Jadilah patung ditempatkan di tepi Sungai Moskwa dan dirilis ke publik tahun 1997. Pyotr ditampilkan sedang memimpin pelayaran dengan berdiri di atas sebuah kapal. Ini untuk menggambarkan penggalan riwayat hidup Pyotr yang terkenal sebagai Tsar pertama yang melanglang ke luar negeri, dengan berlayar ke Eropa tahun 1697. Sayang, posisi Pyotr yang Agung tampaknya menghalangi pandangan wisatawan yang ingin leluasa menikmati lekuk-lekuk Sungai Moskwa.

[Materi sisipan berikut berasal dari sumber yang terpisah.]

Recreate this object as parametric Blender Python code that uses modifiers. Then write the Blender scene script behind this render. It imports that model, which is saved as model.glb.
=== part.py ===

Ah, cerita memikat Ivan membuat kami lupa bahwa makan malam sudah menanti untuk disantap. Salad yang segar dan spageti adalah beberapa di antaranya. Kapal lantas putar balik, kembali ke titik keberangkatan. Inilah penyusuran sungai yang sekaligus menembus waktu, dengan tarif lebih kurang Rp 500.000 per orang dewasa.
Kunjungan wajib
Meski Sungai Moskwa sudah merangkumkan tempat-tempat legendaris Sang Ibu Kota, berdosa rasanya jika kaki tidak melangkah ke dambaan wisatawan dari seluruh dunia: Lapangan Merah. Belum sah pula bertandang ke Moskwa jika belum berfoto dengan kubah mirip bawang milik Katedral St Basil.
Persepsi itu pula yang dianut para peserta pelatihan Sputnik. Karena padatnya agenda kegiatan, kami hanya punya waktu enam menit untuk berlari mendekati Katedral St Basil lalu cepat-cepat saling menolong mengambil potret diri bersama gereja itu. Akhirnya…. Kami sudah sah datang ke Moskwa!
”Kalau kita tidak jadi ke Lapangan Merah, oh itu sebuah kekecewaan. Namun, karena kita berhasil ke sana, rasanya menyenangkan meski harus terburu-buru,” ujar Minnie. Ia bersyukur karena Lapangan Merah tidak terlalu ramai turis. Mereka bisa leluasa mencari titik yang pas untuk berpose.
Beruntung, sehari sebelumnya, kami pun sempat menghabiskan sore dengan berjalan-jalan ke Taman Gorky, Central Park ala Moskwa. Taman ini dibangun tahun 1928 dan memakai nama penulis Soviet ataupun Rusia yang termasyhur, Maxim Gorky. Dengan luas 120 hektar, taman bisa dinikmati dengan berbagai cara. Ada yang bersepeda, bersepatu roda, ada pula yang sekadar duduk dan mengobrol dengan kawan atau kekasih.
Menyusuri Sungai Moskwa, sudah. Bersantai di Taman Gorky, sudah. Lagu ”Winds of Change” pun terdengar dalam benak, merayakan perjalanan ini.